His father’s plea to “friends, all well-meaning and patriotic Nigerians, and the international community” to intervene and “save our only child from irreparable damage to his young life” has circulated widely but produced no government response.
A System Turned Upside Down
The contrast at the heart of this case is difficult to overstate. The following facts are, as far as can be established from court records, police documents, and family testimony, not in dispute:
• Chibuike Ekweme, charged with terrorism, has been released on bail and travels freely to Turkey.
• CSP Patrick Agbazue, recommended for redeployment, has been promoted to ACP.

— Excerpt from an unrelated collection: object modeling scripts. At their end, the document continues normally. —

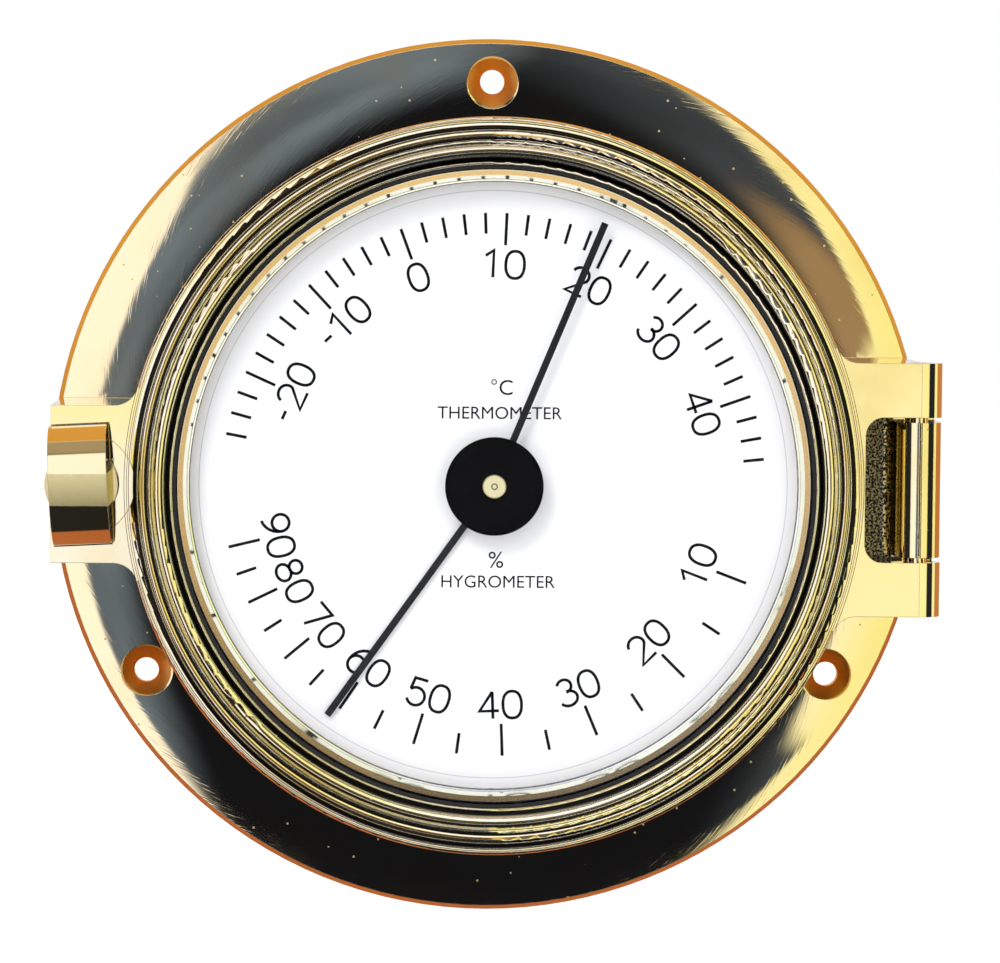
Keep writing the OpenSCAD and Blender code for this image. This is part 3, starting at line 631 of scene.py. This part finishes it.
# %% Glass
pane, tree, shader = finish("clear_glass", (1, 1, 1), 0.0, ior=1.1, transmission_weight=1.0,
                            specular_ior_level=0.08)
through = add(tree, "BsdfTransparent")
for_lamps = add(tree, "MixShader", {
    0: add(tree, "LightPath").outputs["Is Shadow Ray"], 1: shader.outputs[0], 2: through.outputs[0]})
tree.links.new(for_lamps.outputs[0], tree.nodes["Material Output"].inputs["Surface"])
print("glass ready")

# %% [markdown]
# ## Give each part its finish
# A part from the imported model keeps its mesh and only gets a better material. A finish could be
# chosen part by part in the loop, but a table shows at once what is made of what.

# %% Assign the finishes
finishes = {
    flange_brass: ["case_body"],
    polished: ["bezel_frame"],
    button_brass: ["turn_button"],
    turned_brass: ["button_collar", "hinge_pin", "latch_shaft", "latch_dog",
                   "centre_post", "post_nut", "middle_collet", "upper_collet"],
    ring_brass: ["glass_retaining_ring"],
    cap_brass: ["post_cap"],
    bronze: ["keeper_clip", "keeper_screw", "humidity_coil"],
    steel: ["carrier_screws", "dial_screws", "post_washer", "bimetal_coil", "wave_washer",
            "dog_screw", "retaining_clip"],
    rubber: ["case_gasket", "glass_gasket"],
    plastic: ["dial_carrier"],
    hub_paint: ["hub_cover_disc"],
    pointer_paint: ["hygrometer_pointer", "thermometer_pointer"],
    enamel: ["dial_plate"],
    pane: ["glass"],
}
for material, names in finishes.items():
    for name in names:
        parts[name].data.materials.clear()
        parts[name].data.materials.append(material)
left_over = set(parts) - {name for names in finishes.values() for name in names}
print("parts with no finish:", sorted(left_over))

# %% [markdown]
# ## The dial's print
# The scales are printed on the dial. A picture could be laid on it, but thin shapes stay sharp at
# any distance. Each stroke is a flat ribbon of ink: a line of points, widened on both sides. The
# numerals are drawn the way a draughtsman's stencil does, from straight strokes and arcs of one
# width.

# %% Ribbons of ink
ink_t = 0.03 * mm
stroke_w = 0.50 * mm
least_mitre = 0.55


def arc(cx, cy, rx, ry, start, end, squareness=2.0):
    """Points on an arc, in degrees. A squareness above 2 fills out the corners."""
    count = max(4, int(abs(end - start) / 12))
    points = []
    for i in range(count + 1):
        angle = math.radians(start + (end - start) * i / count)
        right = math.cos(angle)
        up = math.sin(angle)
        points.append((cx + rx * math.copysign(abs(right) ** (2 / squareness), right),
                       cy + ry * math.copysign(abs(up) ** (2 / squareness), up)))
    return points


def ribbon(sheet, points, width, closed=False):
    """Adds a flat band along points, given as (x, z) on the dial, to a bmesh."""
    count = len(points)
    rows = []
    for i, (x, z) in enumerate(points):
        before = points[(i - 1) % count] if closed or i > 0 else points[i]
        after = points[(i + 1) % count] if closed or i < count - 1 else points[i]
        to = (Vector((x, z)) - Vector(before)).normalized()
        on = (Vector(after) - Vector((x, z))).normalized()
        along = (to + on).normalized() if (to + on).length > 0.1 else (on if on.length else to)
        reach = width / 2 / max(least_mitre, along.dot(on if on.length else to))
        out = Vector((-along.y, along.x)) * reach
        rows.append([sheet.verts.new((x + side * out.x, -dial_front - lift, z + side * out.y))
                     for side in (-1, 1) for lift in (0, ink_t)])
    steps = count if closed else count - 1
    for i in range(steps):
        here = rows[i]
        ahead = rows[(i + 1) % count]
        for corner, next_corner in ((1, 3), (3, 2), (2, 0), (0, 1)):
            sheet.faces.new((here[corner], here[next_corner], ahead[next_corner], ahead[corner]))
    if not closed:
        sheet.faces.new((rows[0][0], rows[0][2], rows[0][3], rows[0][1]))
        sheet.faces.new((rows[-1][1], rows[-1][3], rows[-1][2], rows[-1][0]))


def piece_from(name, sheet, material, body):
    """Turns a bmesh into a piece that rides on a body."""
    bmesh.ops.recalc_face_normals(sheet, faces=sheet.faces)
    mesh = bpy.data.meshes.new(name)
    sheet.to_mesh(mesh)
    sheet.free()
    mesh.materials.append(material)
    made = bpy.data.objects.new(name, mesh)
    scene.collection.objects.link(made)
    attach(made, body)
    return made


print("ribbon helper ready")

# %% [markdown]
# ### The numerals
# A font's numerals could be used, but the dial's round, even ones are closer to a stencil's. Each is
# a list of strokes in a box 3.1 mm wide and 4.5 mm high about its own centre. A 9 is a 6 turned
# upside down, so it is made from it.

# %% Stencil numerals
half_w, half_h = 1.55, 2.25
six = [arc(0, -0.82, 1.42, 1.43, 90, 450), arc(1.45, -0.75, 2.87, 3.0, 180, 98)]
STROKES = {
    "0": [arc(0, 0, half_w, half_h, 0, 360, 2.35)],
    "1": [[(-1.25, 1.3), (0.1, half_h), (0.1, -half_h)]],
    "2": [arc(0, 0.93, 1.42, 1.32, 165, -25) + [(-1.5, -half_h), (1.55, -half_h)]],
    "3": [arc(-0.05, 1.15, 1.2, 1.1, 155, -90), arc(-0.05, -1.02, 1.5, 1.23, 90, -160)],
    "4": [[(0.62, half_h), (-1.6, -0.95), (1.65, -0.95)], [(0.62, half_h), (0.62, -half_h)]],
    "5": [[(1.25, half_h), (-0.95, half_h), (-1.2, 0.25)], arc(-0.05, -0.75, 1.5, 1.5, 140, -155)],
    "6": six,
    "7": [[(-1.5, half_h), (1.5, half_h), (-0.5, -half_h)]],
    "8": [arc(0, 1.17, 1.12, 1.08, 90, 450), arc(0, -1.05, 1.42, 1.2, 90, 450)],
    "9": [[(-x, -y) for x, y in stroke] for stroke in six],
    "-": [[(-0.75, -0.2), (0.75, -0.2)]],
}
ADVANCE = {"-": 2.9, "1": 3.5}
usual_advance = 3.9


def write(sheet, text, radius, angle, outward):
    """Writes a number across the radius at an angle. Its top points outward or to the centre."""
    widths = [ADVANCE.get(letter, usual_advance) for letter in text]
    place = -sum(widths) / 2
    away = Vector((math.cos(math.radians(angle)), math.sin(math.radians(angle))))
    up = away * (1 if outward else -1)
    right = Vector((up.y, -up.x))
    centre = away * radius
    for letter, width in zip(text, widths):
        for stroke in STROKES[letter]:
            points = [centre + right * (place + width / 2 + x) * mm + up * y * mm for x, y in stroke]
            closed = (points[0] - points[-1]).length < 0.01 * mm
            if closed:
                points = points[:-1]
            ribbon(sheet, [tuple(point) for point in points], stroke_w, closed)
        place += width


print("numerals:", " ".join(STROKES))

# %% [markdown]
# ### The two scales
# Temperature is even round the dial. Humidity isn't: the coil answers less as the air gets damper,
# so its marks close up towards 90 %. Each mark could have its own angle, but a curve of second
# degree gives them all from three numbers.

# %% Print the scales
tick_outer = 45.2 * mm
tick_inner = 41.75 * mm
long_tick_inner = 39.85 * mm
number_r = 36.7 * mm
coldest, warmest = -26, 46
coldest_angle = 169.5
angle_per_degree = 2.272
driest, dampest = 10, 90
zero_angle = 364.75
angle_per_cent = 2.637
closing_up = 0.00817


def temperature_angle(degrees):
    """Where a temperature is on the dial, from 3 o'clock."""
    return coldest_angle - angle_per_degree * (degrees - coldest)


def humidity_angle(percent):
    """Where a humidity is on the dial, from 3 o'clock."""
    return zero_angle - angle_per_cent * percent + closing_up * percent ** 2


def tick(sheet, angle, inner):
    """One mark of a scale."""
    right = math.cos(math.radians(angle))
    up = math.sin(math.radians(angle))
    ribbon(sheet, [(inner * right, inner * up), (tick_outer * right, tick_outer * up)], stroke_w)


scales = bmesh.new()
for degrees in range(coldest, warmest + 1, 2):
    tick(scales, temperature_angle(degrees), tick_inner if degrees % 10 else long_tick_inner)
for degrees in range(-20, 41, 10):
    write(scales, str(degrees), number_r, temperature_angle(degrees), outward=True)
for percent in range(driest, dampest + 1, 5):
    tick(scales, humidity_angle(percent), tick_inner if percent % 10 else long_tick_inner)
for percent in range(driest, dampest + 1, 10):
    write(scales, str(percent), number_r, humidity_angle(percent), outward=False)
scales = piece_from("dial_scales", scales, ink, "case")
print("scales:", len(scales.data.polygons), "faces")

# %% [markdown]
# ### The small legends
# The units and the plain names of the two instruments are set in Blender's own font. They could be
# drawn as strokes too, but letters this small need a real typeface to look printed.

# %% Print the legends
def legend(name, text, size, x, z):
    """A centred line of print, lying on the dial."""
    data = bpy.data.curves.new(name, "FONT")
    data.body = text
    data.size = size
    data.align_x = "CENTER"
    data.align_y = "CENTER"
    data.extrude = ink_t / 2
    data.resolution_u = 4
    made = bpy.data.objects.new(name, data)
    made.location = (x, -dial_front - ink_t / 2, z)
    made.rotation_euler = (math.pi / 2, 0, 0)
    data.materials.append(ink)
    scene.collection.objects.link(made)
    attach(made, "case")


legend_size = 2.95 * mm
legend("celsius_mark", "°C", 3.6 * mm, 1.2 * mm, 16.1 * mm)
legend("thermometer_legend", "THERMOMETER", legend_size, 0.9 * mm, 11.9 * mm)
legend("per_cent_mark", "%", 3.9 * mm, 0.5 * mm, -12.6 * mm)
legend("hygrometer_legend", "HYGROMETER", legend_size, 0.8 * mm, -16.2 * mm)
print("legends printed")
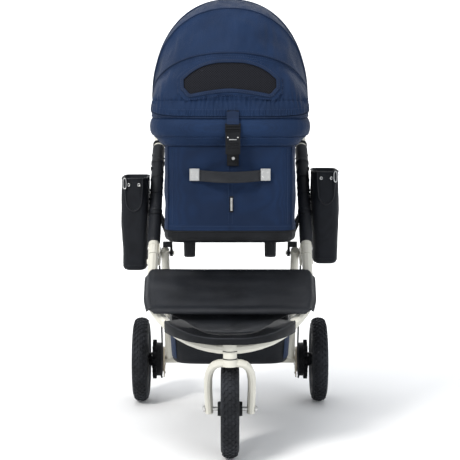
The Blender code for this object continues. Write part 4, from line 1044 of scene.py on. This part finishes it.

• SP Nkeiruka Nwode, named in the inquiry, has been promoted to Chief Superintendent.
• Commissioner Echeng Echeng, who oversaw the initial operation, has been promoted to AIG and transferred to Umuahia.
• Inspector Harrison Akama is believed to have left the country.
• Nnamdi Daniel Emeh, convicted of nothing, remains in the Awka Correctional Centre.
Emeh’s case is listed before the Federal High Court in Awka under Suit No. FHC/AWK/60C/2023. The next hearing is scheduled for June 17, 2026. He will have been in continuous detention for more than three years by that date, without a verdict, without a conviction, and — his family insists — without justice.